As artificial intelligence spreads into more areas of public and private life, one thing has become abundantly clear: It can be just as biased as we are.
AI systems have been shown to be less accurate at identifying the faces of dark-skinned women, to give women lower credit-card limits than their husbands, and to be more likely to incorrectly predict that Black defendants will commit future crimes than whites. Racial and gender bias has been found in job-search ads, software for predicting health risks and searches for images of CEOs.
How could this be? How could software designed to take the bias out of decision making, to be as objective as possible, produce these kinds of outcomes? After all, the purpose of artificial intelligence is to take millions of pieces of data and from them make predictions that are as error-free as possible.

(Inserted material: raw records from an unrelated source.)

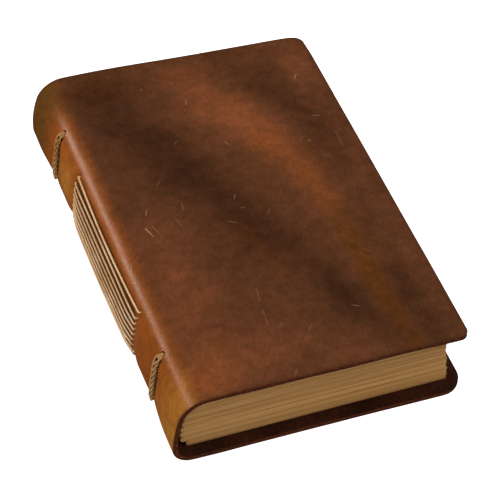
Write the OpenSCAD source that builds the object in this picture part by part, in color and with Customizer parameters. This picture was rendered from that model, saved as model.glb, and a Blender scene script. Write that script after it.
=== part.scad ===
// Hand-sewn leather journal, closed and lying on its back cover.
// X runs from the spine to the fore-edge, Y from the tail to the head, Z up.
// One leather wrap, nine folded signatures and one continuous sewing thread.

/* [Leather cover] */
// Height of the cover, from its tail edge to its head edge
cover_h = 216; // [150:1:300]
// Width of the cover, from the back of the spine to the fore-edge
cover_w = 139.7; // [110:0.1:200]
// Thickness of the leather
leather_t = 2.4; // [1.6:0.1:3.2]
// Radius of the front cover's two free corners
front_corner_r = 4; // [1:0.5:20]
// Radius of the back cover's two free corners
back_corner_r = 10; // [1:0.5:20]
// How much lower the front cover's head edge lies at the fore-edge than at the spine
head_skew = 3.6; // [0:0.2:5]
// How far the back cover reaches past the front cover at the fore-edge
back_overhang = 1.4; // [0:0.1:4]
// Half of the gap between each cover and the pages
face_gap = 0.1; // [0.05:0.05:0.5]

/* [Spine] */
// Outer radius of the bend into the front cover
front_bend_r = 14; // [10:0.5:16]
// Outer radius of the bend into the back cover
back_bend_r = 8; // [5:0.5:12]
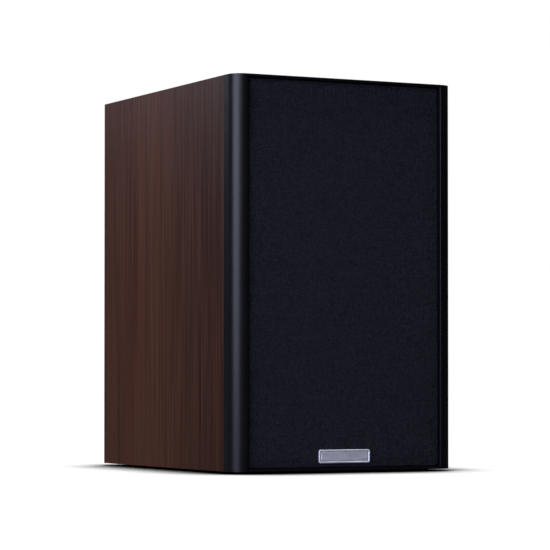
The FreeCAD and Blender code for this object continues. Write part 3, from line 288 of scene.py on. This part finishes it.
def walnut_foil(name, across, along):
    """Printed walnut foil with a satin lacquer: a broad figure, with painted shade in its darker
    strip along the front edge, fine streaks and short dark pores under a soft, even sheen. Across
    and along are the grain's axes, as unit vectors. The pores are drawn 0.8 mm wide, which is
    coarser than real ones, so that they show."""
    material, tree, shader = start_finish(name, ior=1.5, specular_ior_level=0.1)

    def grain(width, length, detail):
        return drawn_noise(tree, [width * a + length * b + (1 - a - b) * THROUGH_THE_FOIL
                                  for a, b in zip(across, along)], detail)

    wander, streaks = grain(60, 300, 2), grain(6, 420, 4)
    lines, pores = grain(1.4, 130, 3), grain(0.8, 14, 2)
    place = node(tree, "ShaderNodeTexCoord", {})
    depth = node(tree, "ShaderNodeSeparateXYZ", {"Vector": place.outputs["Object"]}).outputs["Y"]
    drift = spread(tree, wander, -WANDER * MM, WANDER * MM)
    figured = node(tree, "ShaderNodeMath", {0: depth, 1: drift}, operation="ADD").outputs[0]
    # The darkest stops, at the panels' front edge, are painted shade.
    figure_and_front_shade = ramp(tree, spread(tree, figured, 0, 1, PANEL_FRONT * MM, PANEL_BACK * MM), *FIGURE_WITH_FRONT_SHADE)
    streaked = blended(tree, spread(tree, streaks, 0, 0.6, 0.38, 0.66), figure_and_front_shade, linear("#1c0e09"))
    lined = blended(tree, spread(tree, lines, 0, 0.5, 0.4, 0.7), streaked, linear("#45291c"))
    pored = blended(tree, spread(tree, pores, 0.4, 0, 0.3, 0.42), lined, linear("#1d110d"))
    feed(tree, shader, base_color=pored, roughness=spread(tree, lines, 0.34, 0.44))
    raised(tree, shader, pores, 0.02)
    return material


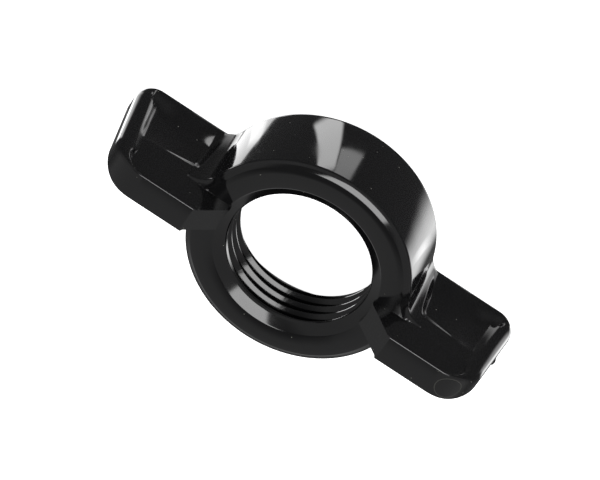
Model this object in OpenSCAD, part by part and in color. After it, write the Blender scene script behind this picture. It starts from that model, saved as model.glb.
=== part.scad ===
// Wing nut, moulded in one piece: a ring with a right-hand internal thread and two upright
// wings along X. Z = 0 is the flat bearing face. The wings rise above the ring's front face,
// which is on the +Z side. All sizes are in millimetres and all angles in degrees.

/* [Ring] */
// Outside diameter of the ring
ring_d = 31.7; // [26:0.1:40]
// Height of the ring, from its bearing face to its front face
ring_h = 12.5; // [10:0.1:16]
// Radius of the ring's front outer edge
front_edge_r = 1.9; // [0.4:0.1:2.4]
// Radius of the ring's back outer edge
back_edge_r = 0.9; // [0.2:0.1:1.2]

/* [Bore and thread] */
// Diameter of the bore, measured across the thread's crests
bore_d = 20.4; // [16:0.1:25]
// Distance between neighbouring crests
thread_pitch = 1.814; // [1.3:0.001:2.4]
// Part of the pitch that is left as crest
crest_part = 0.55; // [0.52:0.01:0.7]
// Depth of the thread groove, as a part of the pitch
groove_depth_part = 0.5; // [0.3:0.01:0.55]
// Angle between a thread flank and a plane across the axis
flank_angle = 15; // [10:1:18]
// Width of the bevel at the bore's front end, as a part of the ring's wall
bevel_part = 0.25; // [0.2:0.01:0.4]
// Angle between that bevel and the front face
bevel_angle = 32; // [25:1:50]
// Width of the deep countersink at the bore's back end, as a part of the ring's wall
sink_part = 0.67; // [0.3:0.01:0.75]
// Depth of that countersink, as a part of the ring's height
sink_depth_part = 0.39; // [0.2:0.01:0.5]

/* [Wings] */
// Distance from wing tip to wing tip
wing_span = 59.7; // [52:0.1:74]
// Height of the wings above the ring's front face
wing_rise = 5.1; // [3:0.1:8]
// Thickness of each wing
wing_t = 4.54; // [3.4:0.01:6]
// Radius of the tip's front corner
tip_front_r = 5.5; // [2:0.1:6.5]
// Radius of the tip's back corner
tip_back_r = 2.9; // [1:0.1:4]
// Lean of the tip, outwards towards the back
tip_lean = 5.5; // [0:0.5:8]
// Slope of the ramp that leads from the ring up to the wing's front edge
ramp_angle = 45; // [35:1:60]
// Radius of the hollow between a wing and the ring's side
root_r = 3.3; // [1:0.1:4]
// Depth of the finger dish in each side of a wing
dish_depth = 0.5; // [0.2:0.05:0.8]
// Diameter of that dish, as a part of the flat's width
dish_part = 0.85; // [0.5:0.01:0.95]

/* [Hidden] */
$fn = 96;

// how far a cut runs past the surface it opens
past = 1;
// straight pieces in one turn of the thread, and how far its cutter reaches into the bore
turn_steps = 36;
groove_in = 0.4;
// plain wall between the groove's end and the bevel, as a part of the pitch
front_land = 0.2;
// how far inside the ring's side a ramp reaches full height
ramp_inset = 0.3;
// how far a root hollow cuts past the two surfaces it leads into, so that it crosses them
root_past = 0.02;

ring_r = ring_d / 2;
bore_r = bore_d / 2;
wall = ring_r - bore_r;
bevel_w = bevel_part * wall;
bevel_h = bevel_w * tan(bevel_angle);
bevel_r = bore_r + bevel_w;
sink_w = sink_part * wall;
sink_h = sink_depth_part * ring_h;
// each edge radius leaves some flat on its face
front_r = min(front_edge_r, 0.8 * (wall - bevel_w));
back_r = min(back_edge_r, 0.8 * (wall - sink_w));

wing_top = ring_h + wing_rise;
ramp_top_x = ring_r - ramp_inset;
ramp_foot_x = ramp_top_x - wing_rise / tan(ramp_angle);
// centres of the two tip corners, in the wing's own X and Z
back_c = [wing_span / 2 - tip_back_r, tip_back_r];
front_c_z = wing_top - tip_front_r;
front_c_drop = (front_c_z - back_c[1]) * sin(tip_lean);
front_c = [back_c[0] + (tip_back_r - tip_front_r - front_c_drop) / cos(tip_lean), front_c_z];
tip_normal = [cos(tip_lean), sin(tip_lean)];

// centre of the root hollow, which leads from the wing's side into the ring's side
root_c_y = wing_t / 2 + root_r;
root_c_x = sqrt(pow(ring_r + root_r, 2) - pow(root_c_y, 2));
root_angle = atan2(root_c_y, root_c_x);
root_h = ring_h - front_r;

// the dish is cut by a large ball
flat_w = wing_span / 2 - root_c_x;
dish_r = dish_part * flat_w / 2;
dish_ball_r = (pow(dish_r, 2) + pow(dish_depth, 2)) / (2 * dish_depth);
dish_x = root_c_x + flat_w / 2 - (flat_w / 2 - dish_r) / 2;
dish_y = wing_t / 2 - dish_depth + dish_ball_r;
dish_z = wing_top / 2;

// the groove opens into the countersink, and ends blunt a little below the bevel
groove_depth = groove_depth_part * thread_pitch;
groove_r = bore_r + groove_depth;
groove_w = (1 - crest_part) * thread_pitch;
groove_z0 = sink_h * (1 - groove_depth / sink_w) - thread_pitch / 2;
groove_z1 = ring_h - bevel_h - groove_w / 2 - front_land * thread_pitch;
groove_steps = ceil((groove_z1 - groove_z0) / thread_pitch * turn_steps);

module ring_profile() {
    difference() {
        square([ring_r, ring_h]);
        edge_cut(ring_r, 0, back_r, 1);
        edge_cut(ring_r, ring_h, front_r, -1);
    }
}

// takes the square corner at (x, y) back to a quarter circle, into the side given by dir
module edge_cut(x, y, r, dir) {
    difference() {
        translate([x - r, dir > 0 ? y - past : y - r])
            square([r + past, r + past]);
        translate([x - r, y + dir * r])
            circle(r = r);
    }
}

module ring() {
    rotate_extrude()
        ring_profile();
}

module wing_outline() {
    polygon([
        [0, 0],
        [back_c[0], 0],
        back_c + tip_back_r * tip_normal,
        front_c + tip_front_r * tip_normal,
        [front_c[0], wing_top],
        [ramp_top_x, wing_top],
        [ramp_foot_x, ring_h],
        [0, ring_h]
    ]);
    translate(back_c)
        circle(r = tip_back_r);
    translate(front_c)
        circle(r = tip_front_r);
}

module dish(side) {
    translate([dish_x, side * dish_y, dish_z])
        sphere(r = dish_ball_r, $fn = 200);
}

module wing_blade() {
    difference() {
        translate([0, wing_t / 2, 0])
            rotate([90, 0, 0])
                linear_extrude(wing_t)
                    wing_outline();
        dish(1);
        dish(-1);
    }
}

// fills the corner between a wing and the ring's side up to the root hollow
module root_fill(side) {
    linear_extrude(root_h)
        difference() {
            polygon([
                [0, 0],
                [ring_r * cos(root_angle), side * ring_r * sin(root_angle)],
                [root_c_x, side * root_c_y],
                [root_c_x, 0]
            ]);
            translate([root_c_x, side * root_c_y])
                circle(r = root_r + root_past);
        }
}

module wing() {
    wing_blade();
    root_fill(1);
    root_fill(-1);
}

// everything that is open inside the ring, and above it between the ramps
module bore_space() {
    translate([0, 0, -past])
        cylinder(r = bore_r, h = wing_top + 2 * past);
    translate([0, 0, -past])
        cylinder(r1 = bore_r + sink_w * (1 + past / sink_h), r2 = bore_r, h = sink_h + past);
    translate([0, 0, ring_h - bevel_h])
        cylinder(r1 = bore_r, r2 = bevel_r, h = bevel_h);
    translate([0, 0, ring_h])
        cylinder(r = bevel_r, h = wing_rise + past);
}

function on_helix(i, r, dz) =
    let (turn = 360 * i / turn_steps)
    [r * cos(turn), r * sin(turn), groove_z0 + thread_pitch * i / turn_steps + dz];

// one right-hand helical groove, four corners per step, rising anticlockwise
module thread_groove() {
    slope = tan(flank_angle);
    half_in = groove_w / 2 + groove_in * slope;
    half_out = groove_w / 2 - groove_depth * slope;
    points = [
        for (i = [0:groove_steps])
            each [
                on_helix(i, bore_r - groove_in, -half_in),
                on_helix(i, groove_r, -half_out),
                on_helix(i, groove_r, half_out),
                on_helix(i, bore_r - groove_in, half_in)
            ]
    ];
    last = 4 * groove_steps;
    sides = [
        for (i = [0:groove_steps - 1], k = [0:3])
            let (a = 4 * i + k, b = 4 * i + (k + 1) % 4)
            each [[a, b, b + 4], [a, b + 4, a + 4]]
    ];
    ends = [[0, 3, 2], [0, 2, 1], [last, last + 1, last + 2], [last, last + 2, last + 3]];
    polyhedron(points = points, faces = concat(sides, ends), convexity = 10);
}

module wing_nut() {
    color("#131313")
        difference() {
            union() {
                ring();
                wing();
                rotate([0, 0, 180])
                    wing();
            }
            bore_space();
            thread_groove();
        }
}

wing_nut();
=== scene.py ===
"""Wing nut: one glossy black moulding, a ring with a right-hand internal thread and two wings.

Lengths below are millimetres. The finished piece is scaled once to metres, in the CAD frame:
Z = 0 is the bearing face, the wings lie along X and rise above the ring's front face.
"""
import math

import bpy
from mathutils import Matrix, Vector


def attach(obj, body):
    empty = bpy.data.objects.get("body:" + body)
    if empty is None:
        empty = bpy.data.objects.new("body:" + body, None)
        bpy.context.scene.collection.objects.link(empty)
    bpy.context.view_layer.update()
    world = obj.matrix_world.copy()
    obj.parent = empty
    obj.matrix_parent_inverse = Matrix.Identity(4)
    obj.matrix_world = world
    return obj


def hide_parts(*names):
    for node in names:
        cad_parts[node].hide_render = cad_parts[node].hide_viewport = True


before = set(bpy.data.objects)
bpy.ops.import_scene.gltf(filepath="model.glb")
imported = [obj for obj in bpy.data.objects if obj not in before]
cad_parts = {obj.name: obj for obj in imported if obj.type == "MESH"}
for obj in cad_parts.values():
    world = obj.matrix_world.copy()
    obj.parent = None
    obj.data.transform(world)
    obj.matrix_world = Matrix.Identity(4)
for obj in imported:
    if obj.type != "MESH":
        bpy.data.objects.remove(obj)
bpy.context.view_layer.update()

MM = 0.001

# ring: outside radius, height, radius of its back outer edge
RING_R = 15.85
RING_H = 12.5
BACK_ROUND = 0.9
BACK_ROUND_STEPS = 8
# bore across the crests, the bevel at its front end, the countersink's width and depth at its back
BORE_R = 10.2
BEVEL_IN_R = 10.35
BEVEL_OUT_R = 11.8
BEVEL_H = 0.9
SINK_W = 3.75
SINK_H = 4.85
# the ring's front edge from its side to its front face, as radius and height: two small radii
# with facets between
FRONT_EDGE = [
    (15.85, 11.45), (15.84, 11.62), (15.79, 11.78), (15.71, 11.93), (15.60, 12.05), (15.46, 12.14),
    (15.04, 12.355), (14.94, 12.40), (14.82, 12.43), (14.25, 12.492), (14.05, 12.50),
]

# thread, 7/8 inch with 14 turns to the inch; the groove's first turn is centred on THREAD_START
PITCH = 25.4 / 14
THREAD_DEPTH = 0.95
THREAD_FLANK = math.radians(30)
CREST_FLAT = 0.16
THREAD_START = 1.535
THREAD_TURNS = 5.05
STEPS_PER_TURN = 96
# how far the groove's cutter reaches into the open bore
GROOVE_REACH = 0.5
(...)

But as AI has become more pervasive—as companies and government agencies use AI to decide who gets loans, who needs more health care and how to deploy police officers, and more—investigators have discovered that focusing just on making the final predictions as error free as possible can mean that its errors aren’t always distributed equally. Instead, its predictions can often reflect and exaggerate the effects of past discrimination and prejudice.
In other words, the more AI focused on getting only the big picture right, the more it was prone to being less accurate when it came to certain segments of the population—in particular women and minorities. And the impact of this bias can be devastating on swaths of the population—for instance, denying loans to creditworthy women much more frequently than denying loans to creditworthy men.